Shelf space and product placement are also critical factors. End-cap displays are items placed at the end of an aisle that easily grab attention. They are where sales are usually placed and food companies often pay premiums to have their product placed there. This is also true of products at eye-level. Brands negotiate with stores and pay slotting fees to have products placed at a particular location on the shelf. Products that appeal to children, such as sweet cereals and treats, are often placed at kids eye-level. Experts advise looking above and below the eye-level products to find the real bargains in supermarkets.
Nearly 25 percent of grocery purchases are spent on processed foods and confections and most of these are unintended purchases. Not long ago, food experts suggested that shoppers would do better if they shopped mostly along the perimeter of the store, where the healthier, unprocessed foods were usually positioned. More recently, however, nutritionists say that the perimeter rule is dead, as stores have wised up and started placing sugar-laden products along the perimeters. The modern supermarket is full of psychological traps and tricks. For healthier and more economical food shopping, experts simply recommend limiting your shopping trips and stringently adhering to your shopping list.

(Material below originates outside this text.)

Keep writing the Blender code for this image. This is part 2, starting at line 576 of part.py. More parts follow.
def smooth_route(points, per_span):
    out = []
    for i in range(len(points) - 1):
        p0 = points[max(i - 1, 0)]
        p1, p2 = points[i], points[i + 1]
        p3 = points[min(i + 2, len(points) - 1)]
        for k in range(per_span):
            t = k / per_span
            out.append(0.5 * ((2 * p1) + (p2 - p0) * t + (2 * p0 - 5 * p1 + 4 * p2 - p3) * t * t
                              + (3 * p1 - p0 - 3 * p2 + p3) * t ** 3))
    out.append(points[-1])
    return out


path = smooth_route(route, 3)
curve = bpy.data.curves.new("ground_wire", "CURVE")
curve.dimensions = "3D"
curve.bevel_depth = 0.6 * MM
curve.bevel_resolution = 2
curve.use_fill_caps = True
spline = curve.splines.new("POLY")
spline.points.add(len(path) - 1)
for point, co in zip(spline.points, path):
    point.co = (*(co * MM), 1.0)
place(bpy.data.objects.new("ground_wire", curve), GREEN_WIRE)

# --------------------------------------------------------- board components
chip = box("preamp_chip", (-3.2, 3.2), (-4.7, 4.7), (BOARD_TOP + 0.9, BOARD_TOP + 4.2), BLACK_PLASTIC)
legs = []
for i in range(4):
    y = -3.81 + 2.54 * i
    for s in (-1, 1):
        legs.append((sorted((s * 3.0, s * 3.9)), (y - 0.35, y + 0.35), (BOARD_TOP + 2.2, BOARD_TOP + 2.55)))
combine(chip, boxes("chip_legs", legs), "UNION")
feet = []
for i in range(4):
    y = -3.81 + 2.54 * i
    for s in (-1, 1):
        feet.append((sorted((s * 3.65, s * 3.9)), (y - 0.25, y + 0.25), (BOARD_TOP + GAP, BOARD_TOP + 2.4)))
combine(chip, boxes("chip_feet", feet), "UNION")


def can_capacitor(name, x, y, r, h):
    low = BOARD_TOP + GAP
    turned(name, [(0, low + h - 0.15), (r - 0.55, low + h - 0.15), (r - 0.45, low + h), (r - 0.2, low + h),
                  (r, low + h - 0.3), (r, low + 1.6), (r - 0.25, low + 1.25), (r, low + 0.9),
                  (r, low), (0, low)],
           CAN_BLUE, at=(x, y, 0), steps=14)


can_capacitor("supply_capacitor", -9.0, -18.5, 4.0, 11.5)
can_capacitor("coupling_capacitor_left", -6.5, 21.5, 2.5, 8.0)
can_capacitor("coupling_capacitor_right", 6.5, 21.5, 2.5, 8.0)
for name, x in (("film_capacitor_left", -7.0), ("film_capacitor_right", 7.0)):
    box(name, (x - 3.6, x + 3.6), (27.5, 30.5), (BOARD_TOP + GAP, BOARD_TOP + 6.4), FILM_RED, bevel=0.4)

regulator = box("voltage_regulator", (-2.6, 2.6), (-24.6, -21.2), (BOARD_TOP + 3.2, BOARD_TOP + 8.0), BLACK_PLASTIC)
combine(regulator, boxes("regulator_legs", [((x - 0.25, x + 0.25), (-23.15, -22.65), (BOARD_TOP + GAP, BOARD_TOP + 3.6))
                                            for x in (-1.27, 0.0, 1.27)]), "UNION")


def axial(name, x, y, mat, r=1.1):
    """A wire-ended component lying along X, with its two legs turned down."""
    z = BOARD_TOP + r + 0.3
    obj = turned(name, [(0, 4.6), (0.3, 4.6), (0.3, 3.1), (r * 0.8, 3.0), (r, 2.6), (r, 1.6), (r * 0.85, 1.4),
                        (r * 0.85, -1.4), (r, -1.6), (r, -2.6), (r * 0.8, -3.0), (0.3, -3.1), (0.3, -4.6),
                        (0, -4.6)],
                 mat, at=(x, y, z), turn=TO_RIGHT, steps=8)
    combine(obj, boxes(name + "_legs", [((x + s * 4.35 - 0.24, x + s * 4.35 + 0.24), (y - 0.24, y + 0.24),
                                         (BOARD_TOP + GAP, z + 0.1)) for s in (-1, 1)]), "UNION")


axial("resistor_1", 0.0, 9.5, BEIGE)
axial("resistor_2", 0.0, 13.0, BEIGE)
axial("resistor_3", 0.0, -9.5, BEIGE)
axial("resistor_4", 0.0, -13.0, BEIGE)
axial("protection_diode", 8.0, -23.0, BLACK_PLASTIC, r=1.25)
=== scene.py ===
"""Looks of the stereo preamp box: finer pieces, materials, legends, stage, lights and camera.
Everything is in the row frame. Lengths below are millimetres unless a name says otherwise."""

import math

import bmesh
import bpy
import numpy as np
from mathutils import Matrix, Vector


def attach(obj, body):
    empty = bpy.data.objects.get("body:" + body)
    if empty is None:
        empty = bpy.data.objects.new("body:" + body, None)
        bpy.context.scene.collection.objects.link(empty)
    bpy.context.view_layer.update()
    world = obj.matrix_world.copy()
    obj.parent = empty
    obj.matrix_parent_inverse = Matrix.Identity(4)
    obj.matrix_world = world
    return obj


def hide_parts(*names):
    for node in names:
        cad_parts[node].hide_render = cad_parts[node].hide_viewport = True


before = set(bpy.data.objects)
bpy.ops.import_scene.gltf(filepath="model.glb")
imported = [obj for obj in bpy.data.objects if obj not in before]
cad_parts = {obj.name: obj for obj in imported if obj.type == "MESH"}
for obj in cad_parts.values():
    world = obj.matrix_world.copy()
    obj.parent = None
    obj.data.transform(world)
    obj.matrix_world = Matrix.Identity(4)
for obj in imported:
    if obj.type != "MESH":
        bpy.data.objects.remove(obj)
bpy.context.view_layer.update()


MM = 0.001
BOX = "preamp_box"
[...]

Online grocery shopping may be an answer for some people looking to shop healthier, or want to avoid unintended purchases and the stress of going to the stores. Online grocery shopping tripled between 2013 and 2018, but it still accounts for only about 2 percent of the grocery market. Amazon and Walmart account for over 28 percent of all online grocery shopping and such shopping is expected to quadruple by 2023. Online shoppers tend to be Millennials and Generation X shoppers, who use the internet for most of their shopping needs. Other online shoppers tend to be elderly people with mobility problems and parents of young children with many demands on their time. Online grocery shopping still seems too strange for me, although I have made online purchases of Danish pastries, British candy bars, and packets of pickle relish that I can put on tuna salad sandwiches at restaurants.